With ML: The Computer Learns the Rules¶
from neurogebra import Expression
from neurogebra.core.trainer import Trainer
import numpy as np
# Define: price = w1*size + w2*bedrooms + bias
# The model will LEARN w1, w2, and bias from data
expr = Expression(
"house_price",
"w1*x + w2*x2 + b",
params={"w1": 0.0, "w2": 0.0, "b": 0.0},
trainable_params=["w1", "w2", "b"]
)
# Feed it data → it learns the rules automatically
The Three Ingredients¶
Every ML system needs:
1. Data¶
The examples the model learns from.
2. Model¶
The mathematical formula with learnable parameters.
# price = weight × size + bias
# The model: f(x) = w*x + b
# w and b are unknown → the model will learn them
3. Training¶
The process of finding the best parameters by minimizing error.
# Step 1: Start with random weights
# Step 2: Make predictions
# Step 3: Measure error (loss)
# Step 4: Adjust weights to reduce error
# Step 5: Repeat steps 2-4 many times (epochs)
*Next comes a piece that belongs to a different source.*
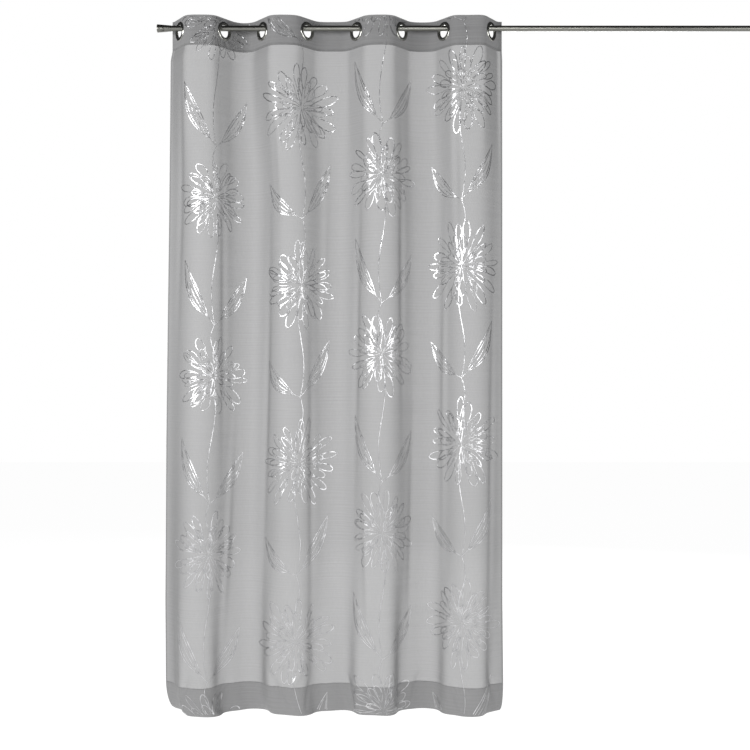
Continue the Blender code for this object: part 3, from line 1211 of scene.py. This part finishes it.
    def ribbons(self, lines: list[Stroke]) -> tuple[np.ndarray, list[tuple[int, ...]]]:
        """Turns lines into flat ribbons, left out where nothing is printed.

        Args:
            lines: the lines.

        Returns:
            Each vertex's flat coordinate and height, and the vertices of each face.
        """
        spots, faces, total = [], [], 0
        for line, width in lines:
            run = np.gradient(line, axis=0)
            length = np.maximum(np.linalg.norm(run, axis=1), 1e-9)
            swell = (1.0 - self.line_ends) * np.sin(np.linspace(0.0, np.pi, len(line)))
            half = width / 2.0 * (self.line_ends + swell)
            side = np.column_stack((-run[:, 1], run[:, 0])) * (half / length)[:, None]
            kept = self.printed(line + side) & self.printed(line - side)
            if not (kept[1:] & kept[:-1]).any():
                continue
            spots.append(np.stack((line - side, line + side), axis=1).reshape(-1, 2))
            for i in np.flatnonzero(kept[1:] & kept[:-1]):
                a = total + 2 * int(i)
                faces.append((a, a + 2, a + 3, a + 1))
            total += 2 * len(line)
        spots = np.vstack(spots)
        used = sorted({corner for face in faces for corner in face})
        place = {old: new for new, old in enumerate(used)}
        return spots[used], [tuple(place[c] for c in face) for face in faces]


# ---------------------------------------------------------------- turned metal
def turned(
    name: str, profile: list[tuple[float, float]], sides: int, closed: bool, turn: Matrix
) -> bpy.types.Mesh:
    """A mesh turned about Z from (radius, height) points, then moved into place.

    Args:
        name: the mesh's name.
        profile: the points. An open profile starts and ends on the axis.
        sides: how many sides the turning has.
        closed: whether the profile joins up, as a ring's does.
        turn: where it goes.

    Returns:
        The mesh, shaded smooth but for its sharp edges.
    """
    bm = bmesh.new()
    loops = []
    for radius, height in profile:
        if radius == 0.0:
            loops.append([bm.verts.new((0.0, 0.0, height))] * sides)
            continue
        ring = [math.tau * i / sides for i in range(sides)]
        loops.append(
            [bm.verts.new((radius * math.cos(t), radius * math.sin(t), height)) for t in ring]
        )
    pairs = list(zip(loops, loops[1:]))
    if closed:
        pairs.append((loops[-1], loops[0]))
    for low, high in pairs:
        for a in range(sides):
            b = (a + 1) % sides
            bm.faces.new(list(dict.fromkeys((low[a], low[b], high[b], high[a]))))
    bmesh.ops.recalc_face_normals(bm, faces=bm.faces[:])
    bm.transform(turn)
    mesh = bpy.data.meshes.new(name)
    bm.to_mesh(mesh)
    bm.free()
    mesh.shade_smooth()
    mesh.set_sharp_from_angle(angle=math.radians(42.0))
    return mesh


@dataclass
class Eyelets:
    """The eight eyelets, each a crowned front ring with its barrel and a flat back ring."""

    folds: FoldPlan
    ring_radius: float = 0.0325
    bore_radius: float = 0.0213
    barrel_wall: float = 0.0009
    crown: float = 0.003
    back_ring: float = 0.0019
    face: float = 0.00145
    gap: float = 0.0003
    sides: int = 64

    def front_profile(self) -> list[tuple[float, float]]:
        """The front ring with its barrel, heights towards the room.

        Returns:
            (radius, height) points.
        """
        barrel_end = -(self.face + self.back_ring - self.gap)
        span = self.ring_radius - self.bore_radius
        points = [(self.bore_radius, barrel_end + 0.0003), (self.bore_radius, self.face)]
        for t in np.linspace(0.02, 1.0, 12):
            rise = math.sqrt(max(0.0, 1.0 - ((t - 0.46) / 0.56) ** 2))
            points.append((self.bore_radius + span * t, self.face + self.crown * rise))
        outer = self.bore_radius + self.barrel_wall
        points += [(self.ring_radius, self.face), (outer, self.face), (outer, barrel_end)]
        return [*points, (outer - 0.0004, barrel_end - 0.0001)]

    def back_profile(self) -> list[tuple[float, float]]:
        """The flat back ring, heights towards the room.

        Returns:
            (radius, height) points.
        """
        washer = self.bore_radius + self.barrel_wall + self.gap
        span = self.ring_radius - washer
        points = [(washer, -self.face), (self.ring_radius - 0.0003, -self.face)]
        for t in np.linspace(1.0, 0.0, 9):
            rise = 0.55 + 0.45 * math.sqrt(max(0.0, 1.0 - ((t - 0.45) / 0.56) ** 2))
            points.append((washer + span * t * 0.985, -self.face - self.back_ring * rise))
        return points

    def build(self) -> list[bpy.types.Object]:
        """Makes the rings, each turned the way the cloth runs there.

        Returns:
            The sixteen halves.
        """
        nickel = NICKEL.dress()
        stand = Matrix.Rotation(math.radians(90.0), 4, "X")
        made = []
        for half, profile in (("front", self.front_profile()), ("back", self.back_profile())):
            for number in range(len(EYELETS)):
                place = self.folds.eyelet_place(number) @ stand
                name = f"eyelet_ring_{half}_{number + 1}"
                mesh = turned(name, profile, self.sides, True, place)
                mesh.materials.append(nickel)
                piece = fitted(name, mesh)
                made.append(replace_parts(piece, f"eyelet_{half}_{number + 1}"))
        return made


@dataclass
class CurtainRod:
    """The rod and the flared caps on its ends."""

    radius: float = 0.0095
    wall: float = 0.001
    left: float = -0.572
    length: float = 2.1
    cap_length: float = 0.0475
    cap_end: float = 0.01385
    cap_neck: float = 0.0102
    groove: float = 0.0009
    spigot: float = 0.025
    gap: float = 0.0003
    chamfer: float = 0.0012
    sides: int = 64

    def tube_profile(self) -> list[tuple[float, float]]:
        """The tube, open at both ends.

        Returns:
            (radius, height) points.
        """
        bore, soft = self.radius - self.wall, 0.0002
        return [
            (self.radius, soft),
            (self.radius, self.length - soft),
            (self.radius - soft, self.length),
            (bore, self.length),
            (bore, 0.0),
            (self.radius - soft, 0.0),
        ]

    def cap_profile(self) -> list[tuple[float, float]]:
        """The flared cap, with a turned groove and a spigot that goes into the tube.

        Returns:
            (radius, height) points.
        """
        spigot = self.radius - self.wall - self.gap
        middle, half = (self.cap_neck + self.cap_end) / 2.0, self.cap_length / 2.0
        return [
            (0.0, -self.spigot),
            (spigot - self.chamfer, -self.spigot),
            (spigot, self.chamfer - self.spigot),
            (spigot, self.gap),
            (self.cap_neck, self.gap),
            (self.cap_neck, 0.003),
            (middle, half - self.groove),
            (middle - 0.6 * self.groove, half - 0.4 * self.groove),
            (middle - self.groove, half),
            (middle - 0.6 * self.groove, half + 0.4 * self.groove),
            (middle, half + self.groove),
            (self.cap_end, self.cap_length - self.chamfer),
            (self.cap_end - 0.3 * self.chamfer, self.cap_length - 0.3 * self.chamfer),
            (self.cap_end - self.chamfer, self.cap_length),
            (0.0, self.cap_length),
        ]

    def build(self) -> list[bpy.types.Object]:
        """Makes the tube and its two caps.

        Returns:
            The three pieces.
        """
        steel = STEEL.dress()
        made = []
        right = self.left + self.length
        for name, node, profile, x, outward in (
            ("rod_tube", "rod", self.tube_profile(), self.left, 1),
            ("rod_cap_left", "finial_left", self.cap_profile(), self.left, -1),
            ("rod_cap_right", "finial_right", self.cap_profile(), right, 1),
        ):
            turn = Matrix.Rotation(math.radians(90.0 * outward), 4, "Y")
            place = Matrix.Translation((x, 0.0, 0.0)) @ turn
            mesh = turned(name, profile, self.sides, node == "rod", place)
            mesh.materials.append(steel)
            made.append(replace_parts(fitted(name, mesh), node))
        return made


# ---------------------------------------------------------------- the room
@dataclass
class Studio:
    """A pale floor, soft lights and the camera."""

    floor: float = -2.56
    reach: float = 14.0
    tone: float = 0.12
    glow: float = 0.97
    camera_place: tuple[float, float, float] = (0.135, -4.0, -1.201)
    lens: float = 55.4

    def build(self) -> None:
        """Sets up the whole studio."""
        self.paper()
        self.world()
        for name, place, aim, size, power in (
            ("key_left", (-2.9, -2.8, -0.5), (0.0, 0.0, -1.15), 1.8, 130.0),
            ("fill_right", (3.2, -2.2, -0.9), (0.2, 0.0, -1.2), 1.6, 48.0),
            ("front_box", (0.9, -6.2, -0.4), (0.2, 0.0, -0.6), 1.6, 105.0),
            ("back_box", (1.2, 4.6, 0.2), (0.0, 0.0, -1.0), 2.4, 150.0),
        ):
            self.soft_box(name, Vector(place), Vector(aim), size, power)
        data = bpy.data.cameras.new("camera")
        data.lens, data.sensor_width = self.lens, 36.0
        camera = bpy.data.objects.new("camera", data)
        camera.location = self.camera_place
        camera.rotation_euler = (math.radians(90.0), 0.0, 0.0)
        bpy.context.scene.collection.objects.link(camera)
        bpy.context.scene.camera = camera
        bpy.context.scene.view_settings.view_transform = "Standard"

    def paper(self) -> None:
        """The floor, one sheet of pale paper."""
        ends = (-self.reach, self.reach)
        spots = [(x, y, self.floor) for y in ends for x in ends]
        mesh = bpy.data.meshes.new("studio_floor")
        mesh.from_pydata(spots, [], [(0, 1, 3, 2)])
        material, shader = node_surface("studio_paper")
        shader.inputs["Base Color"].default_value = (self.tone, self.tone, self.tone, 1.0)
        shader.inputs["Roughness"].default_value = 0.9
        shader.inputs["Emission Color"].default_value = (1.0, 1.0, 1.0, 1.0)
        shader.inputs["Emission Strength"].default_value = self.glow
        mesh.materials.append(material)
        floor = bpy.data.objects.new("studio_floor", mesh)
        bpy.context.scene.collection.objects.link(floor)

    def world(self) -> None:
        """Pale to look at, and dimmer in what the metal mirrors."""
        world = bpy.data.worlds.new("studio")
        world.use_nodes = True
        nodes, links = world.node_tree.nodes, world.node_tree.links
        seen = nodes["Background"]
        seen.inputs["Color"].default_value = (1.0, 1.0, 1.0, 1.0)
        seen.inputs["Strength"].default_value = 1.0
        mirrored = nodes.new("ShaderNodeBackground")
        mirrored.inputs["Color"].default_value = (0.05, 0.05, 0.052, 1.0)
        path, mix = nodes.new("ShaderNodeLightPath"), nodes.new("ShaderNodeMixShader")
        links.new(path.outputs["Is Camera Ray"], mix.inputs["Fac"])
        links.new(mirrored.outputs["Background"], mix.inputs[1])
        links.new(seen.outputs["Background"], mix.inputs[2])
        links.new(mix.outputs["Shader"], nodes["World Output"].inputs["Surface"])
        bpy.context.scene.world = world

    def soft_box(self, name: str, place: Vector, aim: Vector, size: float, power: float) -> None:
        """A square soft light at a place, turned towards another.

        Args:
            name: the light's name.
            place: where it is.
            aim: what it is turned towards.
            size: the length of its side.
            power: its power, in watts.
        """
        data = bpy.data.lights.new(name, "AREA")
        data.size, data.energy = size, power
        light = bpy.data.objects.new(name, data)
        light.location = place
        light.rotation_euler = (aim - place).to_track_quat("-Z", "Y").to_euler()
        bpy.context.scene.collection.objects.link(light)


def main() -> None:
    """Builds the curtain, its eyelets, its rod and the studio."""
    logging.basicConfig(level=logging.INFO, format="%(message)s")
    folds = FoldPlan()
    curtain = Curtain(folds, SheetPattern(folds))
    panel, band, extras = curtain.build()
    prints = FoilPrint(folds).build()
    rings = Eyelets(folds).build()
    CurtainRod().build()
    Studio().build()


if __name__ == "__main__":
    main()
The Training Loop — The Heart of ML¶
┌──────────────────────────────────────────┐
│ THE TRAINING LOOP │
│ │
│ ┌─────────┐ │
│ │ START │ (random weights) │
│ └────┬────┘ │
│ ▼ │
│ ┌─────────────────┐ │
│ │ Forward Pass │ (make prediction) │
│ │ ŷ = w*x + b │ │
│ └────────┬────────┘ │
│ ▼ │
│ ┌─────────────────┐ │
│ │ Compute Loss │ (measure error) │
│ │ L = (ŷ - y)² │ │
│ └────────┬────────┘ │
│ ▼ │
│ ┌─────────────────┐ │
│ │ Backward Pass │ (compute grads) │
│ │ dL/dw, dL/db │ │
│ └────────┬────────┘ │
│ ▼ │
│ ┌─────────────────┐ │
│ │ Update Weights │ (learn!) │
│ │ w = w - lr*dL/dw │ │
│ └────────┬────────┘ │
│ │ │
│ └──── Repeat N epochs ────┘ │
│ │
│ Loss gets smaller each time = LEARNING │
└──────────────────────────────────────────┘
In Code (Using Neurogebra):¶
from neurogebra import Expression
from neurogebra.core.trainer import Trainer
import numpy as np
# The model: y = m*x + b
model = Expression(
"linear_model",
"m*x + b",
params={"m": 0.0, "b": 0.0},
trainable_params=["m", "b"]
)
# The data (y = 2x + 1)
X = np.array([1, 2, 3, 4, 5], dtype=float)
y = np.array([3, 5, 7, 9, 11], dtype=float)
# The training
trainer = Trainer(model, learning_rate=0.01)
history = trainer.fit(X, y, epochs=200)
# After training: m ≈ 2.0, b ≈ 1.0
print(f"Learned: y = {model.params['m']:.1f}x + {model.params['b']:.1f}")
Key Terms — Your ML Vocabulary¶
| Term | Simple Meaning | Example |
|---|---|---|
| Model | A math formula with adjustable knobs | y = w*x + b |
| Parameters | The knobs (weights and biases) | w and b |
| Training | Turning the knobs to minimize error | Running 200 epochs |
| Loss | How wrong the model is | MSE: (prediction - actual)² |
| Gradient | Which direction to turn the knobs | dLoss/dw (derivative) |
| Learning Rate | How much to turn each time | 0.01 — small steps |
| Epoch | One complete pass through all data | Epoch 1, 2, 3... 200 |
| Prediction | The model's answer | ŷ = 2.1*3 + 0.9 = 7.2 |
| Ground Truth | The correct answer | y = 7 |
Why It Works¶
Machine Learning works because of calculus — specifically, gradients (derivatives).
The gradient tells the model: "If you increase this weight slightly, the loss will go up/down by this much."
- If the gradient is positive → decreasing the weight reduces loss
- If the gradient is negative → increasing the weight reduces loss
- If the gradient is zero → you're at a minimum (optimal)
Neurogebra makes this visible:
from neurogebra import MathForge
forge = MathForge()
mse = forge.get("mse")
# See the loss function
print(mse.symbolic_expr) # (y_pred - y_true)**2
# See its gradient
grad = mse.gradient("y_pred")
print(grad.symbolic_expr) # 2*(y_pred - y_true)
# The gradient tells us: if prediction > true, gradient is positive
# → we should decrease the prediction
# That's exactly what training does!